## Collected data
** start **
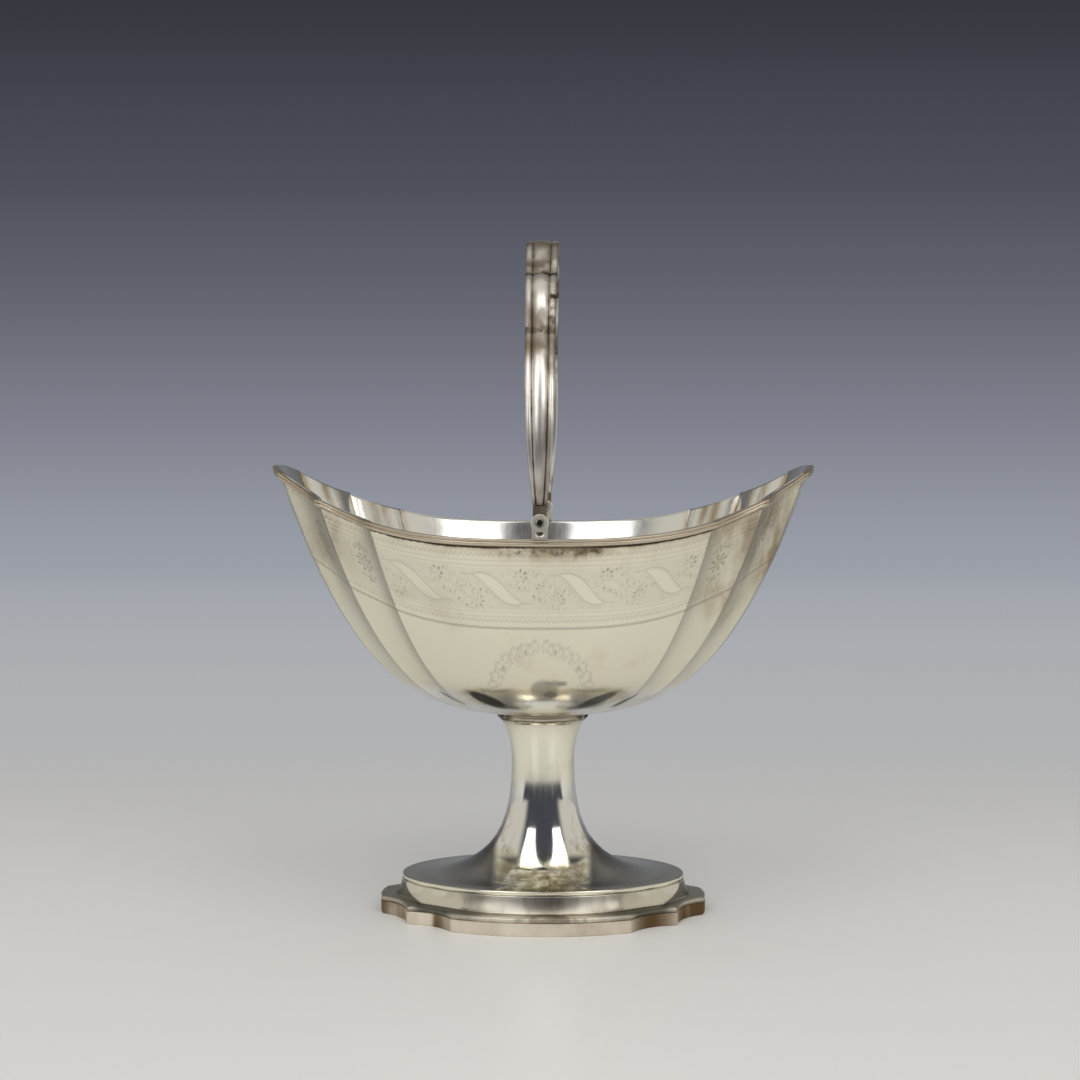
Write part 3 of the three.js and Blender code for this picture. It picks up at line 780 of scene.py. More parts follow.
def build_foot_plate(material):
    """Scalloped ledge that sweeps up to the plain step under the dish."""
    rise = STEP_TOP - PLATE_TOP
    plate_low = BAND_HEIGHT + 0.05
    # Rows are share of the outline, out, height, tuck and recess
    profile = [(1, 0, plate_low, 0, 0.8), (1, 0, PLATE_TOP - PLATE_ROLL, 0, 0.1)]
    for a in np.radians(np.linspace(15, 90, 6)):
        height = PLATE_TOP - PLATE_ROLL * (1 - math.sin(a))
        profile.append((1, -PLATE_ROLL * (1 - math.cos(a)), height, 0, 0))
    for share in np.linspace(0.94, STEP_SPREAD + 0.04, 8):
        profile.append((share, 0, PLATE_TOP + LEDGE_SLOPE * (1 - share), STEP_TUCK, 0.1))
    foot = PLATE_TOP + LEDGE_SLOPE * (1 - STEP_SPREAD)
    for down in np.linspace(1, 0, 34):
        spread = STEP_SPREAD * (0.6 * down + 0.4 * down**4)
        profile.append((spread, 0, mix(STEP_TOP, foot, down), STEP_TUCK * down, 0.8 * down**14))
    profile += [
        (0, -STEP_TREAD, STEP_TOP, 0, 0),
        (0, -STEP_TREAD, STEP_TOP - PLATE_SHEET, 0, 0),
        (0, -PLATE_SHEET - PLATE_ROLL, STEP_TOP - PLATE_SHEET, STEP_TUCK * 0.2, 0),
        (STEP_SPREAD * 0.3, -PLATE_SHEET, PLATE_TOP + rise * 0.1 - PLATE_SHEET, STEP_TUCK, 0.5),
        (STEP_SPREAD, -PLATE_SHEET, PLATE_TOP - PLATE_SHEET + 0.05, STEP_TUCK, 0.5),
        (0.95, -BAND_THICKNESS, plate_low, 0, 0.5),
    ]
    points, faces = tube(np.array([foot_ring(*row[:4]) for row in profile]))
    aside, height = np.abs(points[:, 0]), points[:, 2]
    down = (STEP_TOP - height) / rise
    from_step = (points[:, 1] / (FLANGE_HALF[1] + 2.4)) ** 2 + (aside / (FLANGE_HALF[0] + 1)) ** 2
    # Painted dark reflections on the ends of the wall beyond the lens and on the ledge beside the
    # step; painted shade and dulled, brown-patched metal over the front of the wall
    lens = np.sqrt((1 - (aside / 36.9) ** 9).clip(0))
    on_wall = inside(down - lens, 0.1) * (down < 0.9)
    close = inside(1.34 - from_step, 0.2) * inside(38 - aside, 5)
    on_ledge = (down >= 0.9) * inside(aside - 13, 7) * np.maximum(close, 0.3)
    front = inside(22 - aside, 5) * (down < 0.9) * (height < STEP_TOP - 0.02)
    ledge = inside(down - 0.85, 0.1)
    marks = {
        "recess": np.repeat([row[-1] for row in profile], foot_line.count),
        "shade": strongest(0.85 * on_wall, 0.85 * on_ledge, 0.38 * front),
        "dull": np.maximum(ledge, 0.7 * front),
        "stain": np.maximum(ledge * inside(20 - aside, 8), 0.55 * front),
        "neutral": np.zeros_like(aside),
    }
    make_piece("foot_plate", points, faces, "basket", "foot_base",
               material, marks)


def build_foot_band(material):
    """Upright strip under the scalloped edge, browned between its corners and at its ends."""
    soft = BAND_SOFT_EDGE
    section = [
        (-soft, 0.0, 0.6),
        (0.0, soft, 0.2),
        (0.0, BAND_HEIGHT * 0.5, 0.1),
        (0.0, BAND_HEIGHT - soft, 0.1),
        (-soft, BAND_HEIGHT, 0.9),
        (-BAND_THICKNESS, BAND_HEIGHT, 0.9),
        (-BAND_THICKNESS, 0.0, 0.6),
    ]
    points, faces, recess = carried_round(foot_line, section)
    share = foot_line.share
    scallops = np.where(foot_line.panel % 3 == 0, 0.12, 0.35 + 2.6 * share * (1 - share))
    stain = np.tile(np.maximum(scallops, inside(np.abs(foot_line.x) - 34, 6)), len(section))
    make_piece("foot_band", points, faces, "basket", "foot_edge_band",
               material, {"recess": recess, "stain": stain}, BAND_CRISP)


# Hinge and handle, with the pivot over the middle of the wall

WALL_REACH = BOWL_HALF_WIDTH * float(outline_share(RIM_MIDDLE))
PIVOT_REACH = WALL_REACH + (JOINT_GAP + MOULDING_PROJECTION - BOWL_SHEET) / 2


def plate_about_pivot(reach, from_y, to_y, soft, hollow=None):
    """Bevelled plate pierced at the pivot; reach gives its edge at each angle.

    hollow sinks the outer face at (x, height above the pivot) by its value.
    """
    angle = full_turn(EYE_STATIONS)
    edge = np.array([reach(a) for a in angle])
    rows = [(edge - soft, from_y), (edge, from_y + soft), (edge, to_y - soft)]
    rows += [(mix(BORE_RADIUS, edge - soft, 1 - share), to_y) for share in np.linspace(0, 1, 14)]
    rows += [(BORE_RADIUS + 0 * edge, from_y)]
    rings = []
    for number, (r, y) in enumerate(rows):
        x, up = r * np.cos(angle), r * np.sin(angle)
        sunk = hollow(x, up) if hollow and y == to_y and 3 < number < len(rows) - 3 else 0
        rings.append(np.stack([x, y - sunk + 0 * x, PIVOT_HEIGHT + up], -1))
    return tube(np.array(rings))


def crescent(x, up):
    """Small half-moon cut under the head of a lug."""
    low = LUG_HEAD_RADIUS + 0.15
    moon = inside(1.15 - np.hypot(x, (up + low) * 1.05), 0.3)
    return CRESCENT_DEPTH * moon * inside(-up - low + 0.25, 0.25)


def keyhole_reach(angle, head, half_body, end):
    """Edge of a round head that runs down into a straight body."""
    down, side = -math.sin(angle), abs(math.cos(angle))
    if down <= 0:
        return head
    return max(head, min(end / down, half_body / side if side > 1e-9 else 1e9))


def lug_reach(angle):
    """Edge of a lug, which stands on the rim."""
    return keyhole_reach(angle, LUG_HEAD_RADIUS, LUG_BODY_HALF, PIVOT_HEIGHT - RIM_MIDDLE)


def tip_reach(angle):
    """Edge of an eye, whose neck runs up into the strip."""
    return keyhole_reach(-angle, EYE_RADIUS, FOOT_WIDTH / 2, HANDLE_START)


def block(half_x, from_y, to_y, low, high):
    """Plain block between the cheeks of a lug."""
    corners = [(-half_x, low), (half_x, low), (half_x, high), (-half_x, high)]
    points = np.array([(x, y, z) for y in (from_y, to_y) for x, z in corners], float)
    sides = [(i, i + 4, (i + 1) % 4 + 4, (i + 1) % 4) for i in range(4)]
    faces = np.array([(0, 1, 2, 3), (7, 6, 5, 4), *sides])
    return points, face_outwards(points, faces)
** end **
## Aim of the exercise
Copy each line of the data exactly, leaving nothing out.

## Result for this exercise
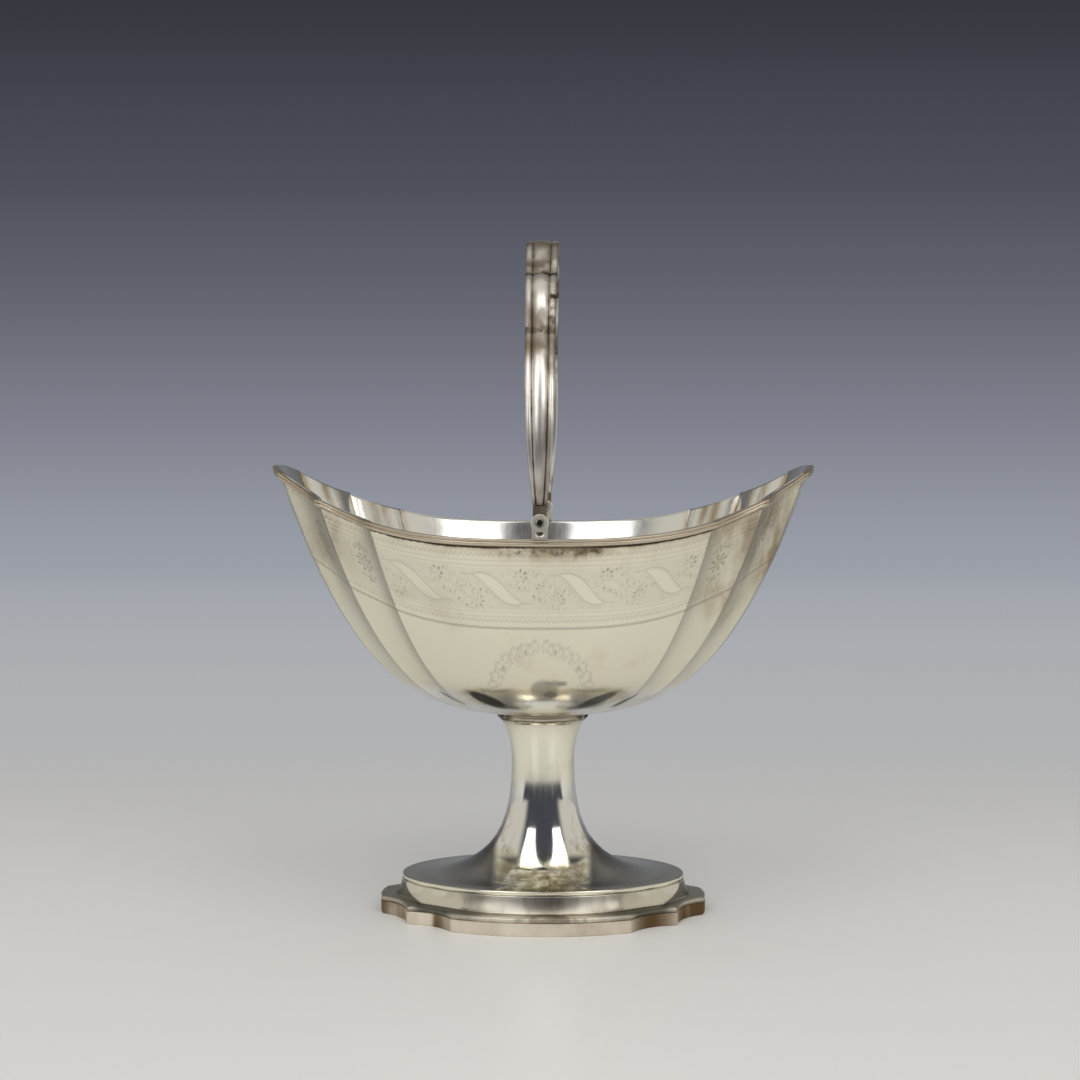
Write part 3 of the three.js and Blender code for this picture. It picks up at line 780 of scene.py. More parts follow.
def build_foot_plate(material):
    """Scalloped ledge that sweeps up to the plain step under the dish."""
    rise = STEP_TOP - PLATE_TOP
    plate_low = BAND_HEIGHT + 0.05
    # Rows are share of the outline, out, height, tuck and recess
    profile = [(1, 0, plate_low, 0, 0.8), (1, 0, PLATE_TOP - PLATE_ROLL, 0, 0.1)]
    for a in np.radians(np.linspace(15, 90, 6)):
        height = PLATE_TOP - PLATE_ROLL * (1 - math.sin(a))
        profile.append((1, -PLATE_ROLL * (1 - math.cos(a)), height, 0, 0))
    for share in np.linspace(0.94, STEP_SPREAD + 0.04, 8):
        profile.append((share, 0, PLATE_TOP + LEDGE_SLOPE * (1 - share), STEP_TUCK, 0.1))
    foot = PLATE_TOP + LEDGE_SLOPE * (1 - STEP_SPREAD)
    for down in np.linspace(1, 0, 34):
        spread = STEP_SPREAD * (0.6 * down + 0.4 * down**4)
        profile.append((spread, 0, mix(STEP_TOP, foot, down), STEP_TUCK * down, 0.8 * down**14))
    profile += [
        (0, -STEP_TREAD, STEP_TOP, 0, 0),
        (0, -STEP_TREAD, STEP_TOP - PLATE_SHEET, 0, 0),
        (0, -PLATE_SHEET - PLATE_ROLL, STEP_TOP - PLATE_SHEET, STEP_TUCK * 0.2, 0),
        (STEP_SPREAD * 0.3, -PLATE_SHEET, PLATE_TOP + rise * 0.1 - PLATE_SHEET, STEP_TUCK, 0.5),
        (STEP_SPREAD, -PLATE_SHEET, PLATE_TOP - PLATE_SHEET + 0.05, STEP_TUCK, 0.5),
        (0.95, -BAND_THICKNESS, plate_low, 0, 0.5),
    ]
    points, faces = tube(np.array([foot_ring(*row[:4]) for row in profile]))
    aside, height = np.abs(points[:, 0]), points[:, 2]
    down = (STEP_TOP - height) / rise
    from_step = (points[:, 1] / (FLANGE_HALF[1] + 2.4)) ** 2 + (aside / (FLANGE_HALF[0] + 1)) ** 2
    # Painted dark reflections on the ends of the wall beyond the lens and on the ledge beside the
    # step; painted shade and dulled, brown-patched metal over the front of the wall
    lens = np.sqrt((1 - (aside / 36.9) ** 9).clip(0))
    on_wall = inside(down - lens, 0.1) * (down < 0.9)
    close = inside(1.34 - from_step, 0.2) * inside(38 - aside, 5)
    on_ledge = (down >= 0.9) * inside(aside - 13, 7) * np.maximum(close, 0.3)
    front = inside(22 - aside, 5) * (down < 0.9) * (height < STEP_TOP - 0.02)
    ledge = inside(down - 0.85, 0.1)
    marks = {
        "recess": np.repeat([row[-1] for row in profile], foot_line.count),
        "shade": strongest(0.85 * on_wall, 0.85 * on_ledge, 0.38 * front),
        "dull": np.maximum(ledge, 0.7 * front),
        "stain": np.maximum(ledge * inside(20 - aside, 8), 0.55 * front),
        "neutral": np.zeros_like(aside),
    }
    make_piece("foot_plate", points, faces, "basket", "foot_base",
               material, marks)


def build_foot_band(material):
    """Upright strip under the scalloped edge, browned between its corners and at its ends."""
    soft = BAND_SOFT_EDGE
    section = [
        (-soft, 0.0, 0.6),
        (0.0, soft, 0.2),
        (0.0, BAND_HEIGHT * 0.5, 0.1),
        (0.0, BAND_HEIGHT - soft, 0.1),
        (-soft, BAND_HEIGHT, 0.9),
        (-BAND_THICKNESS, BAND_HEIGHT, 0.9),
        (-BAND_THICKNESS, 0.0, 0.6),
    ]
    points, faces, recess = carried_round(foot_line, section)
    share = foot_line.share
    scallops = np.where(foot_line.panel % 3 == 0, 0.12, 0.35 + 2.6 * share * (1 - share))
    stain = np.tile(np.maximum(scallops, inside(np.abs(foot_line.x) - 34, 6)), len(section))
    make_piece("foot_band", points, faces, "basket", "foot_edge_band",
               material, {"recess": recess, "stain": stain}, BAND_CRISP)


# Hinge and handle, with the pivot over the middle of the wall

WALL_REACH = BOWL_HALF_WIDTH * float(outline_share(RIM_MIDDLE))
PIVOT_REACH = WALL_REACH + (JOINT_GAP + MOULDING_PROJECTION - BOWL_SHEET) / 2


def plate_about_pivot(reach, from_y, to_y, soft, hollow=None):
    """Bevelled plate pierced at the pivot; reach gives its edge at each angle.

    hollow sinks the outer face at (x, height above the pivot) by its value.
    """
    angle = full_turn(EYE_STATIONS)
    edge = np.array([reach(a) for a in angle])
    rows = [(edge - soft, from_y), (edge, from_y + soft), (edge, to_y - soft)]
    rows += [(mix(BORE_RADIUS, edge - soft, 1 - share), to_y) for share in np.linspace(0, 1, 14)]
    rows += [(BORE_RADIUS + 0 * edge, from_y)]
    rings = []
    for number, (r, y) in enumerate(rows):
        x, up = r * np.cos(angle), r * np.sin(angle)
        sunk = hollow(x, up) if hollow and y == to_y and 3 < number < len(rows) - 3 else 0
        rings.append(np.stack([x, y - sunk + 0 * x, PIVOT_HEIGHT + up], -1))
    return tube(np.array(rings))


def crescent(x, up):
    """Small half-moon cut under the head of a lug."""
    low = LUG_HEAD_RADIUS + 0.15
    moon = inside(1.15 - np.hypot(x, (up + low) * 1.05), 0.3)
    return CRESCENT_DEPTH * moon * inside(-up - low + 0.25, 0.25)


def keyhole_reach(angle, head, half_body, end):
    """Edge of a round head that runs down into a straight body."""
    down, side = -math.sin(angle), abs(math.cos(angle))
    if down <= 0:
        return head
    return max(head, min(end / down, half_body / side if side > 1e-9 else 1e9))


def lug_reach(angle):
    """Edge of a lug, which stands on the rim."""
    return keyhole_reach(angle, LUG_HEAD_RADIUS, LUG_BODY_HALF, PIVOT_HEIGHT - RIM_MIDDLE)


def tip_reach(angle):
    """Edge of an eye, whose neck runs up into the strip."""
    return keyhole_reach(-angle, EYE_RADIUS, FOOT_WIDTH / 2, HANDLE_START)


def block(half_x, from_y, to_y, low, high):
    """Plain block between the cheeks of a lug."""
    corners = [(-half_x, low), (half_x, low), (half_x, high), (-half_x, high)]
    points = np.array([(x, y, z) for y in (from_y, to_y) for x, z in corners], float)
    sides = [(i, i + 4, (i + 1) % 4 + 4, (i + 1) % 4) for i in range(4)]
    faces = np.array([(0, 1, 2, 3), (7, 6, 5, 4), *sides])
    return points, face_outwards(points, faces)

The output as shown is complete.